Once we accept that atemporatlity is synonymous with Postmodernism[14] it can bee seen as a crutch to lay responsibility at the feet of the internet. Digital technologies have rapidly increased the flow of information, but Postmodernism predates widespread integration of digital networks into the fabric of our culture.[15] The first Postmodernists were analog artists, researching in libraries and archives, and collating physical objects, artifacts, and documents into their work. The inherent speed of all art was the same, but if painting has been slow to accept and accelerate into the new terrain of Postmodernism it is because it is a medium of material and individual gesture it does not lend itself to quick dissemination.[16] Painters are figuring out how to integrate the history of their medium into a continuum that more recent, easily digitized media were born into; but as those media aspire to the status and economic benefits enjoyed by painting more possibilities are opened as the boundaries blur.[17] Postmodern painters are finding their way; the work on view in Forever Now, or any other show of painting being made today, should not be seen as an example of living in the wreckage, but the slow start of a new beginning, of building a new frontier.

 

The essay continues in Part 2 and Part 3.

 

 

[1] Or “crapstraction” if you’re being kind of rude about it while simultaneously trying to come up with something punchy. This isn’t a label that one would apply if you were also to admit to liking some examples of the work under discussion.

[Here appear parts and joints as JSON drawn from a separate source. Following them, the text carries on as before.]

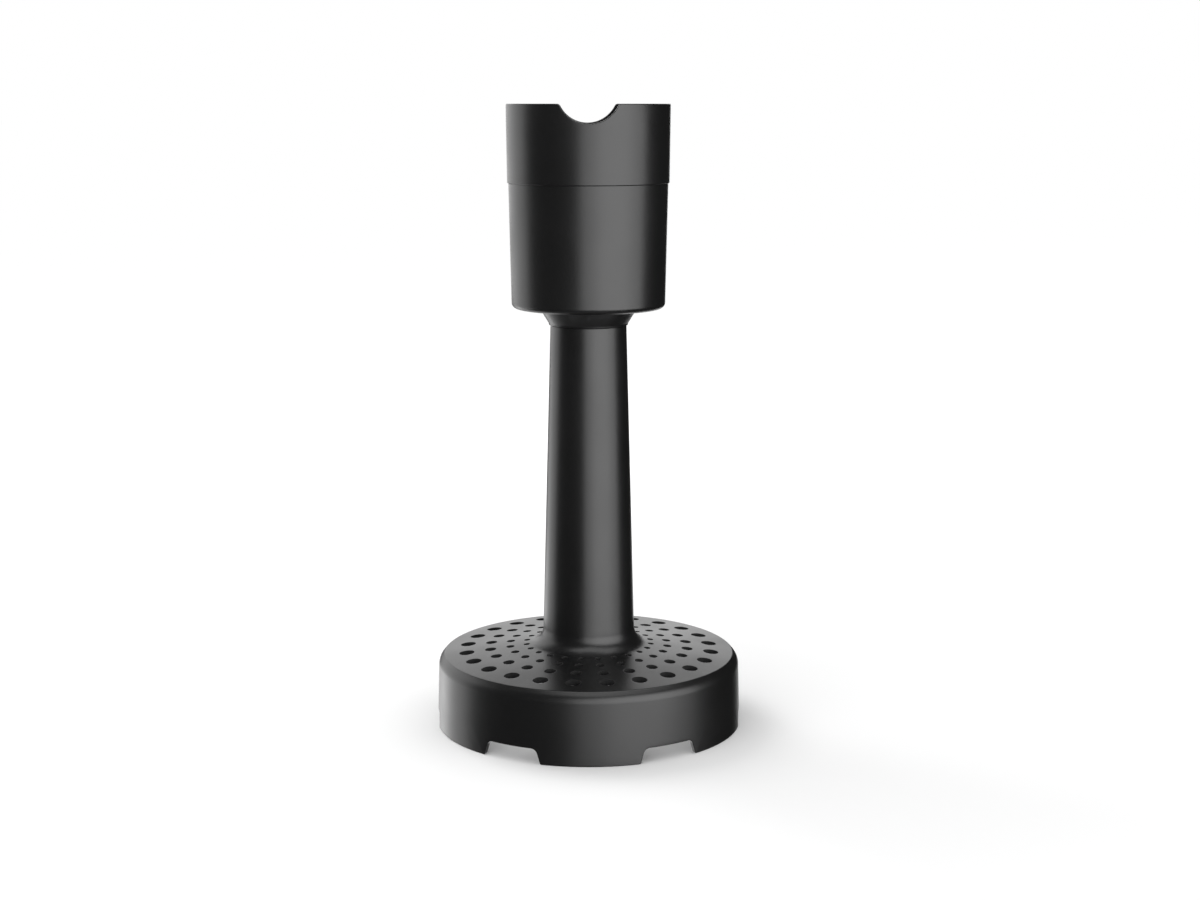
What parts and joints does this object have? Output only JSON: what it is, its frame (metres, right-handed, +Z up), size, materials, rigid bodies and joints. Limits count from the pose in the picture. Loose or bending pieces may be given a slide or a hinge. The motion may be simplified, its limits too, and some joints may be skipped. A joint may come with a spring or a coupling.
{
  "type": "hand blender masher foot",
  "caption": "Potato masher foot for a hand blender: notched bell with a sieve plate and paddle, tapered tube, planetary gearbox and open coupling collar.",
  "frame": {"origin": "middle of the bell's resting edge, on the surface that the foot stands on", "axes": "+Z up along the drive shaft towards the collar; the collar's finger notches face -Y and +Y"},
  "size_m": [0.1046, 0.105, 0.2117],
  "materials": {
    "black_plastic": "satin moulded, fine grain",
    "natural_plastic": "unpainted bearing plastic",
    "steel": "turned and ground",
    "seal_rubber": "matt"
  },
  "bodies": {
    "foot": {"masher_foot": "black_plastic", "hub_plug": "black_plastic", "lower_bush": "natural_plastic", "shaft_seal": "seal_rubber", "upper_bush": "natural_plastic"},
    "drive_line": {"drive_shaft": "steel", "shaft_clips": "steel"},
    "paddle": {"paddle": "black_plastic"},
    "head": {"neck_ring": "black_plastic", "neck_screws": "steel", "neck_o_ring": "seal_rubber", "output_bush": "natural_plastic", "output_seal": "seal_rubber", "thrust_washer": "steel", "gearbox_housing": "black_plastic", "ring_gear": "natural_plastic", "gear_cover": "black_plastic", "cover_screws": "steel", "input_bush": "natural_plastic", "input_seal": "seal_rubber", "coupling_collar": "black_plastic", "collar_screws": "steel"},
    "carrier": {"planet_carrier": "steel", "planet_pins": "steel"},
    "planet_1": {"planet_gear_1": "natural_plastic"},
    "planet_2": {"planet_gear_2": "natural_plastic"},
    "planet_3": {"planet_gear_3": "natural_plastic"},
    "input": {"input_shaft": "steel", "sun_gear": "steel", "input_coupling": "natural_plastic"}
  },
  "joints": [
    {"name": "head_release", "type": "slide", "parent": "foot", "child": "head", "axis": [0, 0, 1], "range_m": [0, 0.034]},
    {"name": "shaft_spin", "type": "hinge", "parent": "foot", "child": "drive_line", "pos_m": [0, 0, 0.07], "axis": [0, 0, 1], "continuous": true},
    {"name": "paddle_release", "type": "slide", "parent": "drive_line", "child": "paddle", "axis": [0, 0, -1], "range_m": [0, 0.015]},
    {"name": "carrier_spin", "type": "hinge", "parent": "head", "child": "carrier", "pos_m": [0, 0, 0.15], "axis": [0, 0, 1], "continuous": true},
    {"name": "input_spin", "type": "hinge", "parent": "head", "child": "input", "pos_m": [0, 0, 0.17], "axis": [0, 0, 1], "continuous": true},
    {"name": "planet_1_spin", "type": "hinge", "parent": "carrier", "child": "planet_1", "pos_m": [0.01125, 0, 0.157], "axis": [0, 0, 1], "continuous": true},
    {"name": "planet_2_spin", "type": "hinge", "parent": "carrier", "child": "planet_2", "pos_m": [-0.00562, 0.00974, 0.157], "axis": [0, 0, 1], "continuous": true},
    {"name": "planet_3_spin", "type": "hinge", "parent": "carrier", "child": "planet_3", "pos_m": [-0.00562, -0.00974, 0.157], "axis": [0, 0, 1], "continuous": true}
  ],
  "couplings": [
    {"joint": "carrier_spin", "follows": "shaft_spin", "ratio": 1},
    {"joint": "input_spin", "follows": "shaft_spin", "ratio": 5},
    {"joint": "planet_1_spin", "follows": "shaft_spin", "ratio": -2.6667},
    {"joint": "planet_2_spin", "follows": "shaft_spin", "ratio": -2.6667},
    {"joint": "planet_3_spin", "follows": "shaft_spin", "ratio": -2.6667}
  ]
}
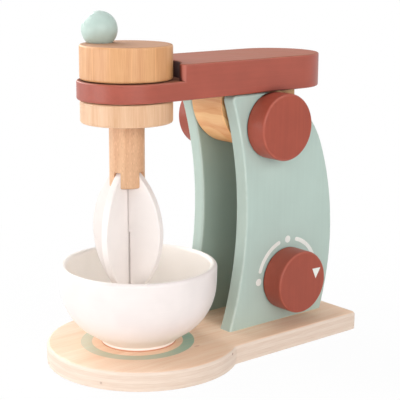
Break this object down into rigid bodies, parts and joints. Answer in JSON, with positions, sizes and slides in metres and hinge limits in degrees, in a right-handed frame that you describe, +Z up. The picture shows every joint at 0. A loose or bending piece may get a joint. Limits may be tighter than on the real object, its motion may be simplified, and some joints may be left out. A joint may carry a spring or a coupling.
{
  "type": "toy stand mixer",
  "caption": "Wooden toy stand mixer: hand crank on a tilting arm turns a crossed-blade whisk in a loose bowl; two side panels, a turning dial and a plywood base.",
  "frame": {"origin": "on the table, under the middle of the base board's length and width", "axes": "+Z up, +Y towards the back of the mixer, +X towards the side panel that carries the dial"},
  "size_m": [0.136, 0.2326, 0.2447],
  "materials": {
    "plywood": "clear-lacquered birch plywood, satin, plies showing on the edge, with a thin mint ring painted on top",
    "mint_paint": "satin mint paint on wood",
    "terracotta_paint": "satin terracotta paint on wood",
    "white_paint": "satin warm white paint on wood",
    "turned_wood": "clear-lacquered turned hardwood, satin",
    "dowel_wood": "clear-lacquered beech dowel, satin",
    "block_wood": "clear-lacquered pine, satin",
    "zinc_steel": "bright zinc plated"
  },
  "bodies": {
    "stand": {"base": "plywood", "side_panel_dial": "mint_paint", "side_panel_plain": "mint_paint", "panel_screws": "zinc_steel"},
    "arm": {"mixer_arm": "terracotta_paint", "arm_dowels": "dowel_wood", "hinge_block": "block_wood", "hinge_axle": "dowel_wood", "hinge_knob_dial_side": "terracotta_paint", "hinge_knob_plain_side": "terracotta_paint"},
    "whisk_drive": {"crank_disc": "turned_wood", "crank_ball": "mint_paint", "crank_ball_pin": "dowel_wood", "drive_shaft": "dowel_wood", "lower_disc": "turned_wood", "whisk_blade_upper": "white_paint", "whisk_blade_lower": "white_paint"},
    "bowl": {"bowl": "white_paint"},
    "dial": {"dial": "terracotta_paint", "dial_axle": "dowel_wood", "dial_retainer": "dowel_wood"}
  },
  "joints": [
    {"name": "arm_tilt", "type": "hinge", "parent": "stand", "child": "arm", "pos_m": [0, 0.0456, 0.1622], "axis": [-1, 0, 0], "range_deg": [0, 27]},
    {"name": "whisk_spin", "type": "hinge", "parent": "arm", "child": "whisk_drive", "pos_m": [0, -0.0608, 0.211], "axis": [0, 0, 1], "continuous": true},
    {"name": "dial_turn", "type": "hinge", "parent": "stand", "child": "dial", "pos_m": [0.0302, 0.063, 0.0454], "axis": [1, 0, 0], "continuous": true},
    {"name": "bowl_lift", "type": "slide", "parent": "stand", "child": "bowl", "axis": [0, 0, 1], "range_m": [0, 0.024]}
  ]
}
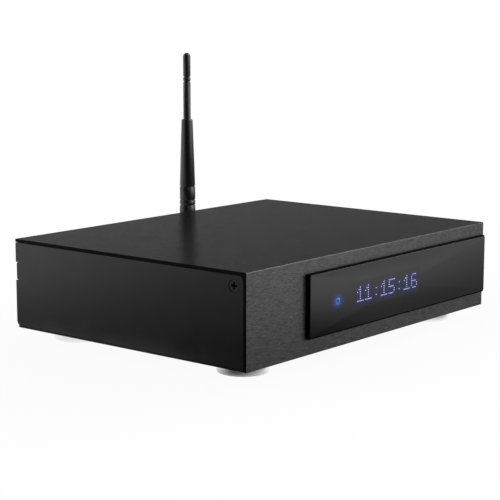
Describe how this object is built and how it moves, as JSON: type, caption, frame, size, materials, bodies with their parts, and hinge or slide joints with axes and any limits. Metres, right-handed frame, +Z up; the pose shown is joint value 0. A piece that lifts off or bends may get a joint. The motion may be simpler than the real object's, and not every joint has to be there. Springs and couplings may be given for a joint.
{
  "type": "media player with hard drive tray",
  "caption": "Flat box media player on round feet, with a glossy front display, a side tray for a 3.5 inch hard drive, rear sockets, a fan and a tilting antenna",
  "frame": {"origin": "centre of the bounding box in plan, at the undersides of the foot pads", "axes": "+X to the right along the front, from the drive tray's side to the card slot's side; +Y from the front to the rear; +Z up, along the antenna"},
  "size_m": [0.256, 0.2188, 0.1797],
  "materials": {
    "anodised_aluminium": "fine-grained, dark grey anodised",
    "painted_panel": "smooth matte dark grey",
    "black_steel": "black oxide",
    "plated_steel": "zinc plated sheet",
    "moulded_black": "fine moulded texture",
    "circuit_board": "green solder mask",
    "flat_cable": "grey cable sheath",
    "turned_aluminium": "turned, with concentric tool lines",
    "foot_rubber": "matte",
    "gloss_black": "polished",
    "display_glass": "clear over a dark filling",
    "clear_light": "clear light guide, lit blue",
    "gold_plate": "gold plated",
    "satin_black": "satin"
  },
  "bodies": {
    "casing": {"antenna_connector": "gold_plate", "antenna_lead": "moulded_black", "antenna_panel_nut": "gold_plate", "audio_socket": "moulded_black", "backplane": "circuit_board", "base_plate": "black_steel", "bay_cage": "plated_steel", "card_socket": "plated_steel", "display_block": "gloss_black", "display_board": "circuit_board", "display_ribbon": "flat_cable", "display_tube": "display_glass", "drive_cable": "flat_cable", "drive_plug": "moulded_black", "fan_frame": "moulded_black", "fan_lead": "moulded_black", "foot_front_left": "turned_aluminium", "foot_front_right": "turned_aluminium", "foot_pad_front_left": "foot_rubber", "foot_pad_front_right": "foot_rubber", "foot_pad_rear_left": "foot_rubber", "foot_pad_rear_right": "foot_rubber", "foot_rear_left": "turned_aluminium", "foot_rear_right": "turned_aluminium", "foot_screw_front_left": "plated_steel", "foot_screw_front_right": "plated_steel", "foot_screw_rear_left": "plated_steel", "foot_screw_rear_right": "plated_steel", "guide_rail_front": "moulded_black", "guide_rail_rear": "moulded_black", "heatsink": "turned_aluminium", "infrared_receiver": "moulded_black", "light_ring": "clear_light", "main_board": "circuit_board", "network_socket": "plated_steel", "optical_socket": "moulded_black", "outer_shell": "anodised_aluminium", "power_socket": "moulded_black", "rear_panel": "black_steel", "right_panel": "painted_panel", "right_panel_screw_front": "black_steel", "right_panel_screw_rear": "black_steel", "switch_housing": "moulded_black", "usb_socket_rear": "plated_steel", "usb_socket_side_front": "plated_steel", "usb_socket_side_rear": "plated_steel", "video_socket": "plated_steel"},
    "tray": {"tray_face": "painted_panel", "drive_tray": "plated_steel"},
    "tray_screw": {"tray_screw": "black_steel"},
    "fan_rotor": {"fan_rotor": "moulded_black"},
    "rocker": {"switch_rocker": "moulded_black"},
    "coupling_nut": {"antenna_coupling_nut": "gold_plate"},
    "antenna_base": {"antenna_elbow": "satin_black", "antenna_pin": "plated_steel"},
    "antenna": {"antenna_sleeve": "satin_black", "antenna_rod": "satin_black"}
  },
  "joints": [
    {"name": "tray_slide", "type": "slide", "parent": "casing", "child": "tray", "axis": [-1, 0, 0], "range_m": [0, 0.165]},
    {"name": "tray_screw_turn", "type": "hinge", "parent": "tray", "child": "tray_screw", "pos_m": [-0.128, -0.09667, 0.0581], "axis": [1, 0, 0], "continuous": true},
    {"name": "fan_spin", "type": "hinge", "parent": "casing", "child": "fan_rotor", "pos_m": [-0.083, 0.07913, 0.0374], "axis": [0, 1, 0], "continuous": true},
    {"name": "rocker_tilt", "type": "hinge", "parent": "casing", "child": "rocker", "pos_m": [0.11, 0.08622, 0.0459], "axis": [1, 0, 0], "range_deg": [0, 22]},
    {"name": "coupling_nut_turn", "type": "hinge", "parent": "casing", "child": "coupling_nut", "pos_m": [0.056, 0.09223, 0.0449], "axis": [0, 1, 0], "continuous": true},
    {"name": "antenna_swivel", "type": "hinge", "parent": "casing", "child": "antenna_base", "pos_m": [0.056, 0.09652, 0.0449], "axis": [0, 1, 0], "range_deg": [-90, 90]},
    {"name": "antenna_tilt", "type": "hinge", "parent": "antenna_base", "child": "antenna", "pos_m": [0.056, 0.10312, 0.0449], "axis": [-1, 0, 0], "range_deg": [0, 90]}
  ]
}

[2] A term coined by Martin Mugar and subsequently introduced to mass appeal by Walter Robinson.

[3] I subscribe to a “many worlds” view of the art world as a way to simplify our understanding of something that is otherwise too complex to entertain. In short individual interactions overlap with geography and economies so that upon a microscopic view the connections and networks form webs that are too dense to separate, but upon pulling back to an extreme macro view the interactions separate into clusters of mass. How these clusters relate to influence and wealth, and just how shared they are is probably what is leading to a certain amount of critical disgust with painting overall.

[4] My favorite being Jason Farago’s review in the Guardian.

[5] Quoted from the wall text at the beginning of the exhibition.

[6] The reference to William Gibson seems more like trendy name dropping than anything else

[7] With that use swinging between stewardship and strip-mining.

[8] A wide-eyed and well groomed protagonist fresh out of art school with his MFA if ever there was one.

[9] You just have to look out for the giant killer robots, which we’ll discuss in part three.

[10] And presumably continuing the modernist drive towards some sort of purity.

[11] A value that nevertheless seems to be widely mourned in the reviews of the exhibition. See Peter Schjeldal in the New Yorker, among others.

[12] If not advertised as loudly as possible.

[13] In technical parlance, these circumstances aren’t a bug, they’re a feature.

[14] Taking the red pill as it were.

[15] I take my historical cues from Danto, and put the emergence of Postmodernism with Warhol’s Brillo boxes.

[16] An image of the painting can be shared easily enough, but it is different from an actual painting; the materials must still be reckoned with in a way that is not required to simply print a digital file.

[17] The specter of the monetary advantage that rides on the definition remains sobering; the economic implications of tearing down boundary walls and opening up art’s discourse is the ground that will pit the upper reaches of the art market against it’s broader population.